One of Davie’s least satisfactory passages is unfortunately on a subject of great interest to me, the “ecology crisis”. When Davie talks of the necessity of endless recycling of our own waste as “a nightmare”, I sympathise of course. When this mutates into remarks about “the moral blackmail which the ecologist’s propaganda exerts and depends on”, I wish he had spelt out the argument in full. One has the impression of someone talking to fellow-members of a club who do not need to rehearse what has been discussed before. As I have said, it is a pleasure to disagree with him, but for once he has not supplied the materials.

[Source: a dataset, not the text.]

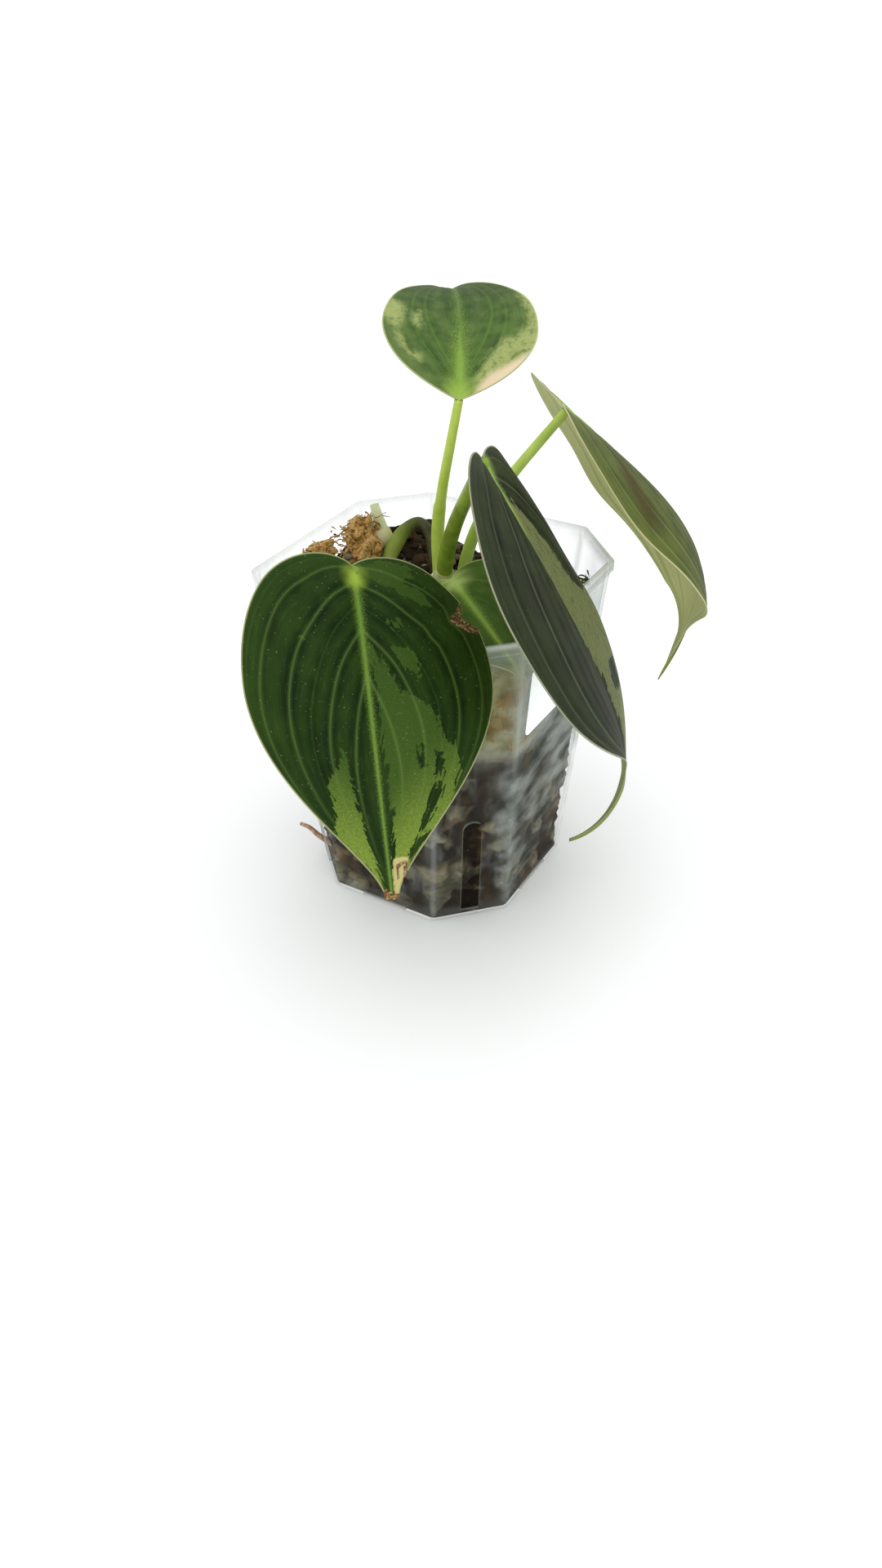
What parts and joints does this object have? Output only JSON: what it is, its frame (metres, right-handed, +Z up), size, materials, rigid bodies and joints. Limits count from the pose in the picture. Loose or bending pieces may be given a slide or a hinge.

Which reminds me that Schmidt, too, in writing about Robinson Jeffers, momentarily mentions “the human risks of Green ideology” - well, I can’t complain about that, in itself. It’s the sort of sentence, however, that makes you wonder how much it costs the author to say. He then seems to taunt Jeffers for saying, surely unexceptionably, “I decided not to tell lies in verse. Not to feign any emotion I did not feel.” Schmidt comments: “This sounds wholesome. It is also terribly privileged ... a man with a private income ... It is arrant escapism, more repugnant than MacDiarmid’s wildly engaged Stalinism and Pound’s fascism because it needn’t get its hands dirty; if apocalypse does not come now, it will come later.” For all I know, having not read him, Jeffers is indeed repugnant. But it hardly follows from the sentence quoted. What should a poet say: that he does not mind telling lies in verse, that he will feign emotions if it’s convenient? If Jeffers’ private income clearly made it easier for him to avoid other kinds of compromise, does that mean he should have made those other kinds of compromise too? As for MacDiarmid and Pound, they weren’t exactly camp guards; the only difference (and surely it is not less repugnant) is that others got their hands dirty carrying out the programs that MacDiarmid and Pound proclaimed.